Over time, these “fences” accumulated and were orally passed down through the generations as authoritative for those serious about keeping God’s laws. These are the traditions that Jesus opposed: “Why do you break the command of God for the sake of your tradition?” (Matt. 15:3). In that specific case, Jesus was responding to the Pharisees’ complaint that his disciples didn’t wash their hands before eating—a “fence” to prevent accidentally consuming anything unclean. The Pharisees essentially were accusing Jesus and his disciples of being lax with God’s purity laws. In response, Jesus went to the heart of the Pharisees’ problem: In trying to keep God’s laws by maintaining their “fences,” they failed to realize they were actually contradicting God’s laws. He cited the example of absolving people of their responsibility to provide for their parents—an application of God’s commandment to honor our parents—by devoting their financial gifts to God instead. Thus, a Pharisee “fence” of devoting money to God became a way to nullify one’s obligations under the fifth commandment.

Have we, in our own zeal to be holy, to keep our churches pure and obedient to God’s laws, erected our own “fences” or traditions? In our own tradition, for example, have we been so afraid of violating the sacrament of the Lord’s Supper that we fenced off the table from anyone other than those few who believed they were truly worthy? Or so fearful of drunkenness that we forbade any alcohol at all? And what about banning card playing, dancing, and watching movies?
More recently, perhaps, have we been so fearful of being racist that we have fenced off all cultures other than our own as immune from criticism? Or so fearful of being unloving that we have fenced off uncomfortable conversations around sin and repentance? Have we, like the Pharisees, confused breaking our own “fences” with breaking God’s laws? 

In their zeal toward faithfulness, the Pharisees strove to meticulously tithe everything to God, down to their spices. But Jesus accused them of focusing so much on the details of their traditions—the trees—that they lost sight of the forest: “Woe to you, teachers of the law and Pharisees, you hypocrites! You give a tenth of your spices—mint, dill and cumin. But you have neglected the more important matters of the law—justice, mercy and faithfulness. You should have practiced the latter, without neglecting the former. You blind guides! You strain out a gnat but swallow a camel” (Matt. 23:23-24). I doubt the Pharisees intentionally neglected the call to justice, mercy, and faithfulness from Micah 6:8. But Jesus was still ruthless in his critique of this inadvertent hypocrisy.

Jesus’ words are a warning for us today. What “gnats” are we so focused on that we have inadvertently swallowed “camels”? Have we been straining out cuss words but swallowing racism or sexism?

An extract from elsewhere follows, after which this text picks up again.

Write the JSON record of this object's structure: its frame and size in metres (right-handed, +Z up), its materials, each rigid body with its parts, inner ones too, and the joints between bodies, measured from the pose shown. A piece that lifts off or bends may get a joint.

Have we been desperately straining out non-inclusive language while swallowing non-biblical worldviews?

In another example of unintentional hypocrisy, Jesus called an entire crowd hypocrites for not knowing how to interpret the present time even though they knew how to interpret the weather (Luke 12:54-56). Reformed thinker Calvin Seerveld defined this as “living in the neighborhood of the Truth but being unaware of what the score is” (Biblical Studies and Wisdom for Living, p. 237).

Like that crowd, we may be adept at reading the stock markets or interpreting the political climate but fail to recognize the spiritual climate. Or perhaps we have misread our spiritual climate, identified the wrong enemies, and offered the wrong solutions.

Because the Pharisees were so highly respected as paragons of religious zeal and virtue, Jesus’ denunciation of them as “whitewashed tombs” (Matt. 23:27-28) would have shocked most Israelites in his time. Would we be shocked and offended if Jesus called us hypocrites?

According to a 2007 Barna survey of young Americans (16-29 years old), 85 percent of non-churchgoers think Christians are hypocritical, and 47 percent of regular churchgoers agreed.

I believe they are right. We are all recovering hypocrites, intentionally or otherwise. That ought to humble us, make us reluctant to judge others (Matt. 7:1-5), and make us examine our hearts and our motives. Yeast works gradually, almost invisibly, slowly spreading through the whole lump of dough. It is not easy for us to identify it or to resist it.

By God’s grace, a different yeast is also at work in our lives and in the world—the yeast of God’s kingdom (Matt. 13:33; Luke 13:20-21). As we immerse ourselves in God’s Word, in a faithful Christian community, and in faith-forming practices, we allow the Holy Spirit to work that yeast into our lives, enabling us to grow into a more sincere, less hypocritical faith and love.